There was an awkward stretch where the tow company employee kept saying they “followed protocol,” and the manager kept repeating, “Protocol requires authorization for the correct space.” It wasn’t a shouting match so much as a tug-of-war over language. The tow company wanted to make it about procedure; the manager wanted to make it about one very specific, very wrong number.

Finally the tow company conceded a little more ground. They admitted they didn’t have photo evidence readily available and that the paperwork might not match the actual pickup. They still didn’t say “We took it from the wrong spot,” but they said enough that it sounded like they were preparing an escape hatch.

What they offered next felt like a half-solution designed to stop the bleeding: they could “waive some fees” if she paid the rest, or she could wait while they “reviewed” it, which would mean her car stayed in storage accumulating charges. The choices were both bad, and that was the point. She could practically feel the clock ticking in the shape of a daily storage fee.

In the end, she got the car released without paying the full amount, but not in a way that felt like a clean win. It was more like the tow company realized they were standing too close to admitting fault and decided to slide the situation sideways before it turned into something bigger. She drove out of the yard feeling shaky, like someone had tried to pick her pocket and then acted offended when she slapped their hand away.

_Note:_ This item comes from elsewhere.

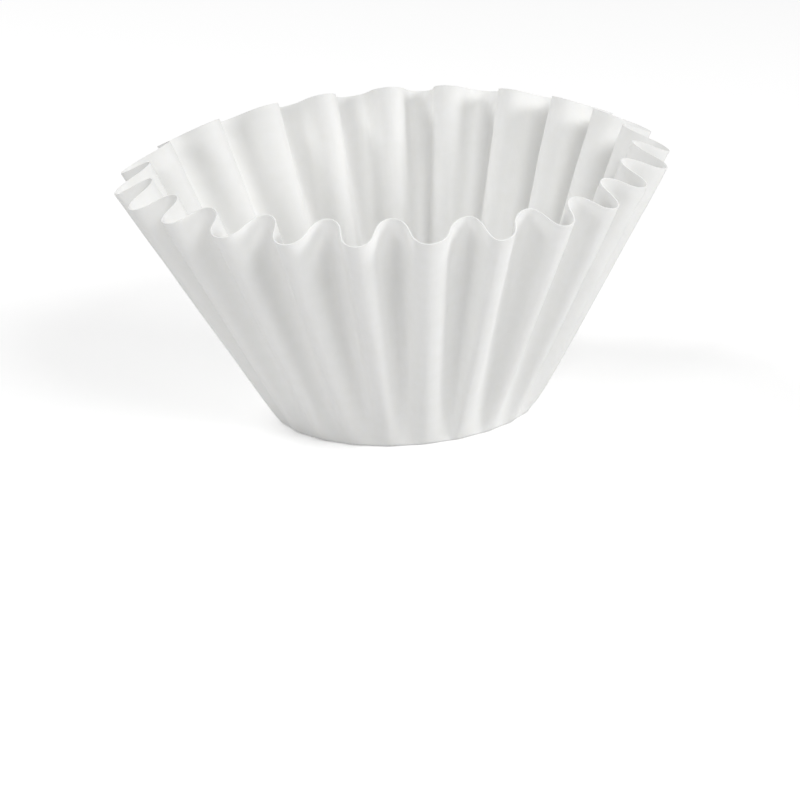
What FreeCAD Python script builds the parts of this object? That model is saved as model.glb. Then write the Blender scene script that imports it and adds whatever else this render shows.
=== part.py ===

The thing that stuck with her wasn’t just the money—it was how easily the story could’ve ended differently if she didn’t have pictures, if the property manager didn’t bother to check the tow list, if she’d needed the car so urgently she’d paid without thinking. The tow company never really owned the mistake; they just softened around the edges once it became inconvenient to stay rigid. And the last detail she couldn’t stop thinking about was the tow ticket with the wrong spot number, sitting there like a typo with a price tag, as if one digit was all it took to make your whole day disappear.